Dos de los protagonistas, Colville y Francine, hoy ya adultos, llevan las marcas de aquella experiencia tras haberse criado en familias “preparacionistas”, como se las llama en español. Su refugio era construido por una iglesia que esperaba el fin del mundo para el 15 de marzo de 1990.

Las vivencias de aquel tiempo, con la felicidad de los niños y los preparativos de los adultos, pero también la gravedad del momento y las extrañas creencias religiosas que animaban a esa especie de secta metodista, que Rock se demora en describir, vuelven a reverberar en ambos personajes cuando Colville, amigo inseparable de Francine en la infancia, reaparece veinte años después en Boise, Idaho, la ciudad donde ella vive ahora con su marido, Wells.

La trama alterna entre el presente y el pasado, y se desplaza desde Idaho a Wyoming y Montana, lugares, estos últimos, donde vivían o construían con la comunidad de preparacionistas esa suerte de arca de salvación para cuando el mundo que los rodeaba ya no existiera más.

Rock se propuso echar una mirada sobre esta variante del preparacionismo años después del fracaso de sus predicciones. Ese enfoque acentúa la distancia con ese movimiento y con sus confusas creencias -un sincretismo new age con vagos tintes cristianos donde hay espíritus, entidades y fuerzas gravitacionales-, que aún lastran la vida de quienes atravesaron esas vivencias.

Pero la distancia emocional que adopta para contarlo termina contagiando al relato y a los personajes, que apenas deambulan, se mueven maquinalmente, se expresan de un modo frío y desapegado.

La narración avanza lenta como el agua de un río de llanura. El interés oscila entre el extraño comportamiento de Colville, la tensión que su llegada introduce en el matrimonio de su amiga y su eventual papel en la desaparición de una niña que conmueve a toda la ciudad de Boise.

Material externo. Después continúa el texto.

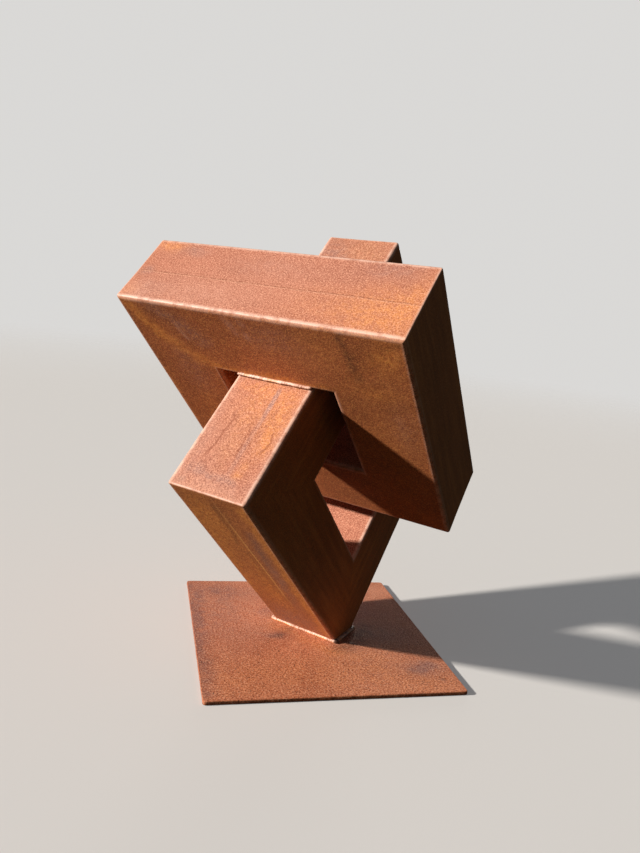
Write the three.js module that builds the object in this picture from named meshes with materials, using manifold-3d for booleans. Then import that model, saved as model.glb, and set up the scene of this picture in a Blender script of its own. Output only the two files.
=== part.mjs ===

Aun cuando la atención es conducida a seguir, en forma alterna, a cada uno de los personajes; aun cuando se aprecie la belleza sensorial de las descripciones, tanto en medio de la naturaleza como dentro del gigantesco refugio que iba a ser su hogar y que hoy luce abandonado, el relato se dispersa sin ganar cuerpo.

La impresión que deja, al fin, es que se trata de una novela estirada, que no toma temperatura sino hasta el final y que incluye largos pasajes que hacen pensar en ejercicios de escritura aislados, solo ensamblados a último momento.